Once you hit that 13% or so Ng, you move the condition lever (looks and works kinda like the mixture but only has three positions that are used) from Idle Cut-Off to Low Idle, which introduces fuel and starts the fire - At least on the 850; on the 900 you move the single power lever from "4th gear" slightly forward. This is where Expensive Stuff can happen very quickly: The Inter-Turbine Temperature (ITT), basically the temp between the two halves of the engine, will climb rapidly at first, but as the engine's speed also increases when you light the fire, the airflow will increase and ITT should peak within limits and come back down. If it gets into the 800ºC range and is still moving upwards quickly (a hot start), you need to immediately stop the fuel flow and extinguish the fire to avoid cooking the engine.
However, if all is going well, the engine will reach 30% Ng (about 11,250 RPM in the compressor) in less than 30 seconds. Only half (14) of the fuel injectors have been operating to this point, and between 30 and 40% Ng, the second half will light up (or at least they'd better, otherwise you have a hung start, power won't increase, ITT will rise and you have to kill it). Once the secondaries light off, power comes up more quickly. At 52% Ng (about 19,500 RPM) the starter cuts off (in the 900, you have to manually switch it off in the 850), you'll see the speed stabilize, and you move the condition lever to high idle in the 850 or the single power lever to "left of neutral between 1st and 2nd gear" in the 900. (Can you tell I drove stick shift for many years?)

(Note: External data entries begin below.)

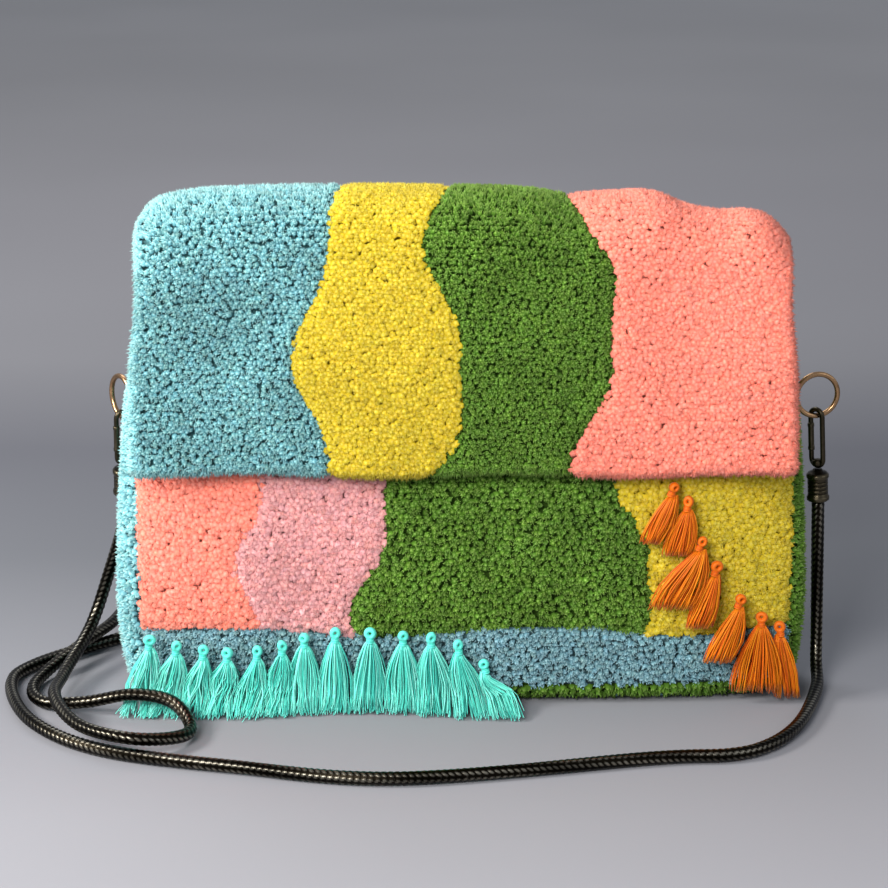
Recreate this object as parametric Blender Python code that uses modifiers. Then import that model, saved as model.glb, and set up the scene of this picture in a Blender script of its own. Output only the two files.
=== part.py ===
"""A tufted flap shoulder bag, standing on its flat bottom, in metres with +Z up and its front towards -Y.

The pouch is a soft box sewn from a front panel and a back panel that wraps round the sides and the bottom.
A flap is sewn to the top of the back and folds over the front. Two rows of cotton tassels trim the front, and a
round braided strap hangs from a ring at each side and lies on the floor.
"""

import math

import bmesh
import bpy
import numpy as np
from mathutils import Matrix, Vector

TOP_HEIGHT = 0.2415
PANEL_THICKNESS = 0.007
FLAP_THICKNESS = 0.008
GAP = 0.0003

FRONT_POWER = 3.6
BACK_POWER = 2.4
SECTION_POINTS = 48
BOTTOM_RADIUS = 0.009
BOTTOM_STEPS = 3

SEAM_LEFT_X = -0.151
SEAM_RIGHT_X = 0.155
SEAM_BOTTOM_Z = 0.0085
SEAM_DEPTH_Y = -0.006

FLAP_COLUMNS = 28
FLAP_EDGE = 0.0032
FLAP_EDGE_SHARE = 0.42
FLAP_CORNER = 0.0045
FLAP_REAR_TAPER = 0.045
TASSEL_CLEARANCE = 0.0009
HEAD_BASE = -0.0046

RING_RADIUS = 0.0100
RING_WIRE = 0.00125
HOOK_HALF_WIDTH = 0.0034
HOOK_LENGTH = 0.0275
HOOK_WIRE = 0.00120
HOOK_END_STEPS = 8
FERRULE_LENGTH = 0.0155
FERRULE_RADIUS = 0.0053
FERRULE_LIP = 0.0010

STRAP_DIAMETER = 0.0063
STRAP_POINTS = 80

STRANDS_ACROSS = 4
STRANDS_DEEP = 2
HEAD_WIDTH = 0.0054
HEAD_DEPTH = 0.0048
ROOT_WIDTH = 0.0058
ROOT_DEPTH = 0.0034
STRAND_DEPTH = 0.0020

# Pouch sections: height, half width and half depth of the outside.
POUCH_ROWS = (
    # height, half_width, half_depth
    (0.0000, 0.1585, 0.0335),
    (0.0200, 0.1622, 0.0346),
    (0.0450, 0.1635, 0.0350),
    (0.0800, 0.1620, 0.0345),
    (0.1150, 0.1592, 0.0325),
    (0.1450, 0.1568, 0.0300),
    (0.1800, 0.1530, 0.0262),
    (0.2155, 0.1480, 0.0205),
)
POUCH_LEVELS = (0.022, 0.040, 0.060, 0.080, 0.100, 0.120, 0.140, 0.160, 0.178, 0.195, 0.2155)

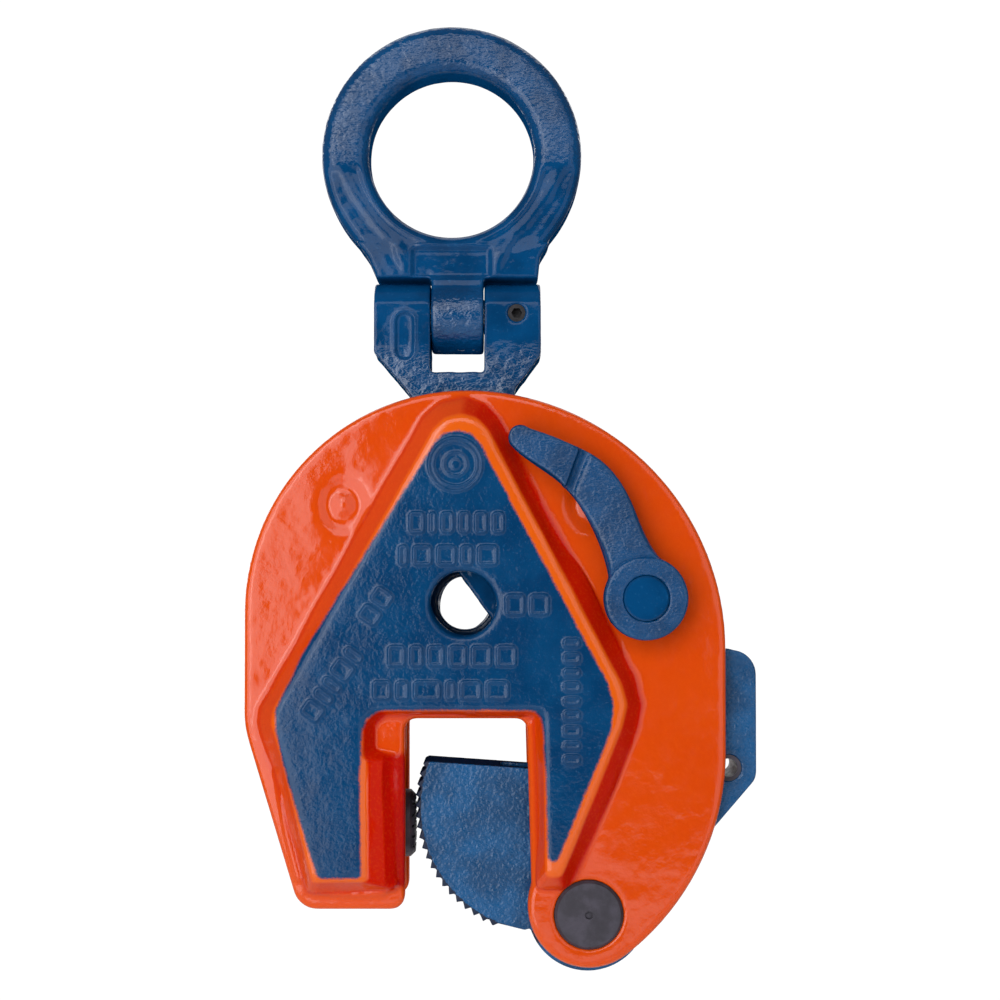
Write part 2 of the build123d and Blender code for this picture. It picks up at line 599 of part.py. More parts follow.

At that point, you should see Ng come up to 69% or so and you have a good start. Phew! Lots of stuff happens fast, and it happens too fast to talk through it with an instructor, so it was good that they always had us go through the full procedure to power up the aircraft and the engine during every sim session, as well as the full shutdown afterwards.
I managed to do some dumb stuff in the sim that was still fun... Like accidentally take off at 40% power. You normally push the throttle to 40% torque, check the gauges, and then push it up to 90% for takeoff (Ram air will take it up to about 98% as you accelerate down the runway). Early on when I was still a bit overwhelmed with a lot of new stuff happening quickly, I forgot to give it the second push. Turbines have a lot of power, so it just motored on down the runway and still took off quickly enough that I didn't notice until just after I pulled the gear handle up.
Over the course of the week, I did 3 sim sessions in the 850 sim, and two more in the 930 sim to get used to the single power lever configuration of the 900. The 930 sim was my first exposure to the G3000, which is really nice - If the G1000 is a GNS 430, the G3000 is a GTN 750, and that's how each of them work too. My familiarity with the GTN 750 in my Mooney made the G3000 a piece of cake. The 3000 also allows you to split every screen, so each of the PFDs can have both a PFD and an MFD display simultaneously, and the middle MFD screen can have two different pages displaying as well. That would be really nice sometimes, for displaying NEXRAD next to on-board weather radar, for example.
In the various sim sessions, all kinds of things were thrown at us. Basically, every type of bad engine start (wet, hot, hung, fuel and/or oil pressure problems, etc), in-flight engine failures from immediately after takeoff all the way up to the mid-teens, fuel control unit failures, and quite a variety of emergency situations. Generally, the things that were thrown at us in a particular sim session usually involved the systems we had learned about in the previous classroom session, and we progressed to more complicated failures later in the week.
Finally, after successfully completing the training at SimCom, it was time to head home and start flying!